According to Google developer Chandler Carruth, Carbon could serve as a successor language to C++.
The documentation declares that Carbon “is designed around interoperability with C++ as well as large-scale adoption and migration for existing C++ codebases and developers”.
This article will provide a practical coding introduction to the Carbon programming language but it won’t discuss why someone might need it.
Getting Started
This Getting Started has two parts: Tooling and Language Basics.
If you have already installed Carbon, feel free to skip to Language Basics, otherwise start with Tooling.
In the Tooling section, we will go over the following to set up our environment:
- Homebrew
- Bazel
- LLVM
- Clone Carbon language
- Run the Explorer
You can find the same approach in Getting Started.
Here, I will just add some context and a brief explanation for the ones who approached the language and the tooling for the first time.

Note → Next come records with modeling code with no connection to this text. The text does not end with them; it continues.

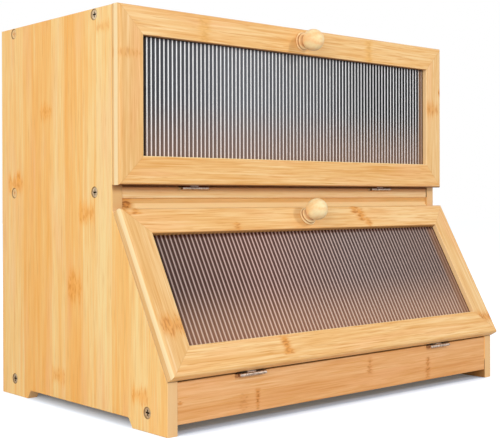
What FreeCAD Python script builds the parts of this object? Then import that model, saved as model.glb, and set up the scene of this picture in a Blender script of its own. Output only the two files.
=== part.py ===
"""Two-tier bamboo bread box with two fold-down doors, as a parametric FreeCAD document.

The origin is on the floor under the middle of the box, measured over the lower door's
bottom edge: +Z is up, the doors face -Y and the width runs along X. The upper door is upright. The
lower door lies on the slanted front edges of the side panels. Each door is a mitred frame
round a fluted pane and turns on two small butt hinges at its bottom edge.
"""

import FreeCAD, Part
import Sketcher

import os
import re

doc = FreeCAD.newDocument("bread_box")

# ---------------------------------------------------------------------------------------
# Driving dimensions, in millimetres. Counts and shares are plain numbers.
# ---------------------------------------------------------------------------------------
SIZES = {
    # carcass
    "overall_width": 400,
    "overall_height": 332,
    "base_depth": 253,          # side panels, back edge to front foot
    "upper_depth": 181,         # side panels, back edge to upright front edge
    "board_thickness": 10,
    "edge_ease": 0.8,           # small rounding on the panels' outline edges
    "slope_foot": 40.5,         # height of the slanted front edge's lower end
    "slope_drop": 19.5,         # its upper end, below the top of the middle shelf
    "floor_top": 20,
    "foot_length": 45.5,
    "foot_rise": 7.5,
    "foot_slant": 5,
    "foot_round": 3,
    "front_recess": 0.6,        # boards sit this far behind the side panels' front edges
    "front_board_foot": 8,
    "rail_recess": 2,
    "rail_drop": 22,
    "back_thickness": 5,
    "vent_radius": 4,
    "vent_spacing": 30,
    "vent_count": 5,
    "vent_drop": 24,            # vent row, below the panel above it
    # wood screws in the carcass
    "screw_radius": 2,
    "screw_head_radius": 4,
    "screw_length": 32,
    "screw_sink": 0.5,          # heads lie this far below the face
    "screw_front_inset": 25.5,
    "screw_back_inset": 23,
    "back_screw_radius": 1.5,
    "back_screw_head_radius": 2.8,
    "back_screw_length": 18,
    "back_screw_spread": 150,
    "cross_share": 0.6,         # half length of the cross recess, as a share of the head radius
    "cross_width_share": 0.3,
    "cross_depth_share": 0.6,   # of the head's height
    "screw_play": 0.05,
    "dowel_radius": 3,
    "dowel_length": 22,
    "dowel_seat": 6,            # how far a dowel goes into the side panel
    "dowel_pitch": 16,
    # doors
    "door_thickness": 10,
    "door_gap": 0.4,            # between a closed door and the front edges
    "sill_gap": 0.5,            # under a closed door's bottom edge
    "lower_head_gap": 2.86,     # lower door's top edge to the slanted edge's upper end
    "frame_width": 23.5,
    "door_round": 3,
    "pane_setback": 4.8,
    "pane_thickness": 2.4,
    "pane_lip": 5,
    "pane_play": 0.15,
    "flute_pitch": 4.3,
    "flute_height": 0.7,
    # knobs
    "collar_radius": 8.5,
    "collar_height": 3.4,
    "collar_round": 1,
    "neck_radius": 4.6,
    "ball_radius": 9.8,
    "ball_reach": 14.5,         # door face to the ball's centre
    "knob_bore_depth": 14,
    "knob_screw_radius": 2,
    "knob_screw_head_radius": 3.8,
    "knob_screw_length": 22,
    "knob_screw_sink": 0.3,
    # butt hinges
    "hinge_spread": 117,        # middle of the door to the middle of a hinge
    "hinge_length": 28,
    "leaf_reach": 9,            # pin axis to the free edge of a leaf
    "leaf_thickness": 1,
    "leaf_root": 3,             # pin axis to where the full-length leaf starts
    "leaf_hole_reach": 6,
    "leaf_hole_pitch": 16,
    "barrel_radius": 1.5,
    "pin_radius": 0.75,
    "pin_play": 0.05,
    "knuckle_play": 0.2,
    "mortise_play": 2.5,        # a mortise is this much longer than the hinge at each end
    "barrel_notch": 1.2,        # depth of the corner notch that clears a barrel
    "leaf_screw_radius": 1,
    "leaf_screw_head_radius": 1.9,
    "leaf_screw_length": 7,
    # magnetic catches
    "magnet_radius": 3,
    "magnet_length": 3,
    "magnet_spread": 150,
    "catch_drop": 8,            # lower catch, below the top of the slanted edge
}

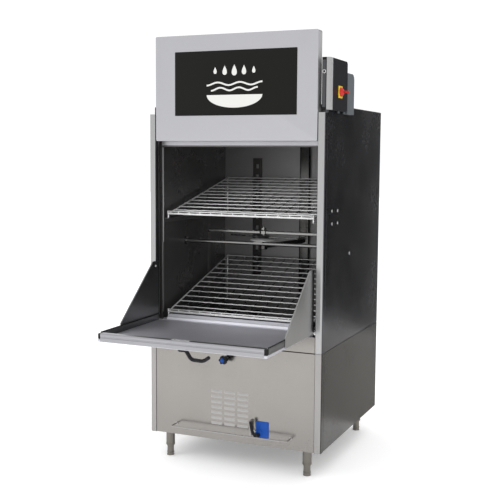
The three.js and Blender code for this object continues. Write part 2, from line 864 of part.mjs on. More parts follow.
function addChamber() {
  addPair("chamber_wall", chamberSide(), chamberSteel);
  const { half, back, floor } = CHAMBER;
  const rear = block(-half - SHEET, half + SHEET, back + GAP, back + GAP + SHEET, floor, CEILING);
  add("chamber_rear_wall", rear, chamberSteel);
  add("chamber_hood", chamberHood(), chamberSteel);
  add("wash_tank", washTank(), chamberSteel);
  add("tank_strainer", tankStrainer(), wireSteel);
  add("tank_heater", tankHeater(), darkSteel);
  addPair("rack_rails", rackRails(), chamberSteel);
  addPair("rear_upright", rearUpright(), darkSteel);
  add("riser_pipe", riserPipe(), wireSteel);
  add("arm_carrier", armCarrier(), wireSteel);
}

function addSprayArms() {
  add("upper_wash_arm", sprayArm(1656, WASH_ARM, -1), wireSteel);
  add("middle_rinse_arm", rinseArm(1154), wireSteel);
  add("middle_wash_arm", sprayArm(1174, WASH_ARM, 1), wireSteel);
  add("lower_wash_arm", sprayArm(705, WASH_ARM, 1), wireSteel);
}

function addRacks() {
  add("upper_rack", wireRack(UPPER_RACK), wireSteel);
  add("lower_rack", wireRack(LOWER_RACK), wireSteel);
}

function addDoors() {
  add("upper_door_shell", upperDoorShell(), brushedSteel);
  add("upper_door_liner", upperDoorLiner(), brushedSteel);
  add("door_placard", doorPlacard(), blackPanel);
  add("lower_door_shell", lowerDoorShell(), shelfSteel);
  add("lower_door_liner", lowerDoorLiner(), shelfSteel);
  addPair("gusset", gusset(), shelfSteel);
  addPair("hinge_pin", hingePin(), darkSteel);
  add("door_handle", doorHandle(), blackPlastic);
  add("counterweight", counterweight(), castIron);
}

function addMachinery() {
  add("drain_valve", drainValve(), darkSteel);
  add("drain_plate", drainPlate(), bluePlastic);
  add("drain_lever", drainLever(), blackPlastic);
  add("panel_knob", panelKnob(), blackPlastic);
  add("wash_pump", washPump(), castIron);
  add("boiler", boiler(), darkSteel);
}

function addControls() {
  add("control_box", controlBox(), blackPanel);
  add("control_corner", controlCorner(), brushedSteel);
  add("start_button", startButton(), greenPlastic);
  add("switch_plate", switchPlate(), yellowPlastic);
  add("main_switch", mainSwitch(), redPlastic);
  add("cable_duct", cableDuct(), greyPlastic);
}

addBase();
addHood();
addChamber();
addSprayArms();
addRacks();
addDoors();
addMachinery();
addControls();

// The part's origin is the middle of its footprint box, on the floor.
const extent = new THREE.Box3().setFromObject(machine);
const middle = extent.getCenter(new THREE.Vector3());
machine.position.set(-middle.x, -middle.y, -extent.min.z);

const washer = new THREE.Group();
washer.add(machine);

export default washer;
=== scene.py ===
"""The looks of a front-loading utensil washer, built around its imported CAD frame.

Shapes are worked out in millimetres in the machine's own frame: X to the right from the middle of the
front, Y to the back from the posts' front face, Z up from the floor. place() turns them into the row frame.
"""

import math

import bpy
import numpy as np
from mathutils import Matrix, Vector


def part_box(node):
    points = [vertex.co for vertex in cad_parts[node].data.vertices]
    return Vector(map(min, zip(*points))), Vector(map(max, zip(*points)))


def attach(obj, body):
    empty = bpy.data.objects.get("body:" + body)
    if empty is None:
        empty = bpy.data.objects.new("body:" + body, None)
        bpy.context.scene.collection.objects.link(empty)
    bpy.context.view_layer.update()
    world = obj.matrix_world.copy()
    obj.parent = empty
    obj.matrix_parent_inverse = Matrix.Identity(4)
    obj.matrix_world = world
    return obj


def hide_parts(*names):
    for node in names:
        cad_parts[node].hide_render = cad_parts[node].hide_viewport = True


bl_info = {
    "name": "Utensil Washer",
    "version": (1, 0, 0),
    "blender": (4, 5, 0),
    "location": "View3D > Sidebar > Washer",
    "description": "Builds the visible pieces of a front-loading utensil washer on its CAD frame",
    "category": "Object",
}

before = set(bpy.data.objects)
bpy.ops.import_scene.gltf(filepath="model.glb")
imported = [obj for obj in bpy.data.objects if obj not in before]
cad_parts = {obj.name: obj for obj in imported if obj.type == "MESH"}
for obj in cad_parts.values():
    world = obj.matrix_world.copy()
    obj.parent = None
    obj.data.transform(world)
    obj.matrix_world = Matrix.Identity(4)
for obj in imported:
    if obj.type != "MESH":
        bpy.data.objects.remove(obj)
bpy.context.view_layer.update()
MILLI = 0.001
LEFT_POST, RIGHT_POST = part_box("left_post"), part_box("right_post")
ORIGIN = np.array([(LEFT_POST[0].x + RIGHT_POST[1].x) / 2, LEFT_POST[0].y, 0.0]) / MILLI
CABINET = "cabinet"
AXES = {"x": (1, 2, 0), "y": (0, 2, 1), "z": (0, 1, 2)}


# ---- places ----
def place(points):
    """Millimetres in the machine's own frame, as metres in the row frame: (p + origin) / 1000."""
    return (np.asarray(points, float) + ORIGIN) * MILLI


def span(node):
    """The box of a CAD node in the machine's own frame: x0, x1, y0, y1, z0, z1 in millimetres."""
    low, high = (np.array(corner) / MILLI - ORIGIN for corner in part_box(node))
    return np.stack([low, high], -1).ravel()


# ---- curves ----
def arc(centre, radius, start, end, steps=8):
    """Points on a circle: centre + radius (cos a, sin a), with a going evenly from start to end, in
    degrees."""
    angle = np.radians(np.linspace(start, end, steps + 1))
    return np.asarray(centre, float) + radius * np.stack([np.cos(angle), np.sin(angle)], -1)


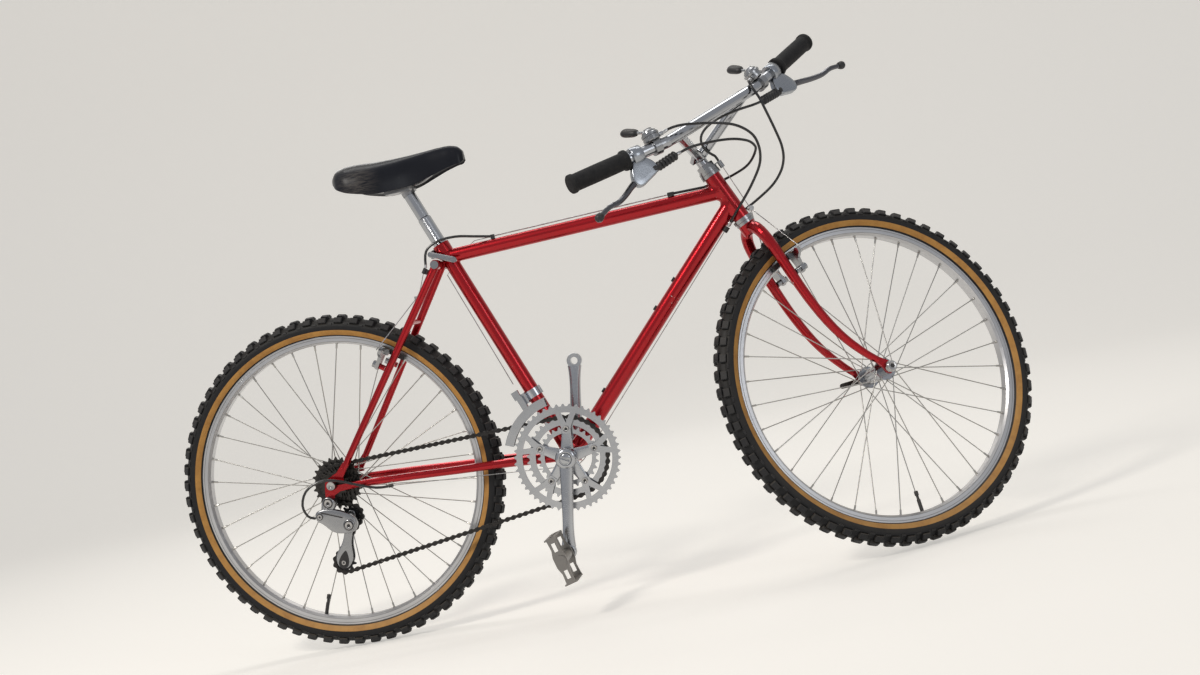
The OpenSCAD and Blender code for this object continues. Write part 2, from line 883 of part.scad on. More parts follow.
// Cables that stay on the frame
stop_y = 29.8;
stop_at = stay_top + [0, -stop_y, 0] - 20 * stay_dir + 15 * [-stay_dir[2], 0, stay_dir[0]];
yoke = stay_low + 356 * stay_dir + 13 * [-stay_dir[2], 0, stay_dir[0]];
module rear_brake_cable() {
    loop = [
        [-67, 0, 443], [-95, -8, 449], [-130, -20, 456], [-165, -27, 454],
        [-190, -29, 440], stop_at + 6.4 * stay_dir
    ];
    color("#222222")
        ride() {
            tube(smooth(loop, 4), 2.5, 2.5, 8);
            rod([-58.7, 0, 443], [284.7, 0, 447.5], 0.9);
            rod([297.4, 0, 447.5], [356, 12, 447], 2.5);
            rod(stop_at - 5.8 * stay_dir, yoke + [4, -1, 4], 0.9);
            translate(yoke - [5, 4, 5])
                cube([10, 8, 10]);
        }
    color("#999999")
        rear_brake_place()
            both()
                rod([15, 3, 143], [31, 74, 31], 0.9);
}

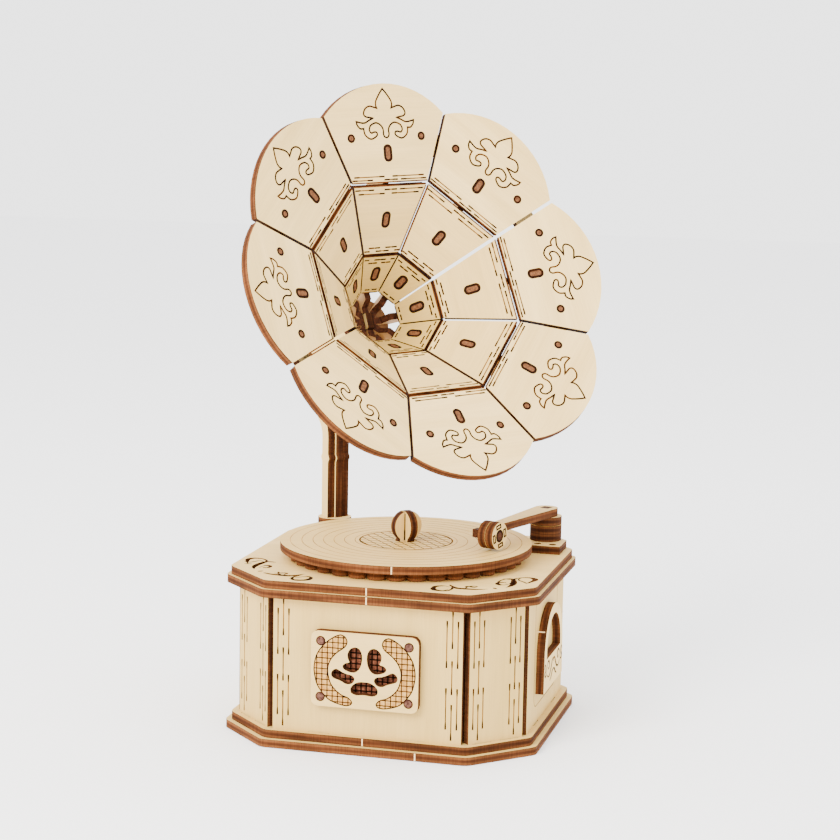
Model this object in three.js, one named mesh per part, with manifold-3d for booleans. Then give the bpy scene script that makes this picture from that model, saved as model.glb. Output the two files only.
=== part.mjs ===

After the installation, we will move forward with some practical examples in the Language Basics section.
Carbon Language: Tooling
1. Homebrew
Homebrew is a package manager that might be already installed on your computer. Run brew --version
to check if you have it already.
If this is not the case, you can install Homebrew on macOS, Linux, and Windows (through WSL).
2. Bazel
Bazel is an open-source build and test tool that scalably supports multi-language and multi-platform projects.
According to the documentation, “Bazel is Carbon’s standard build system. Bazelisk is recommended for installing Bazel”.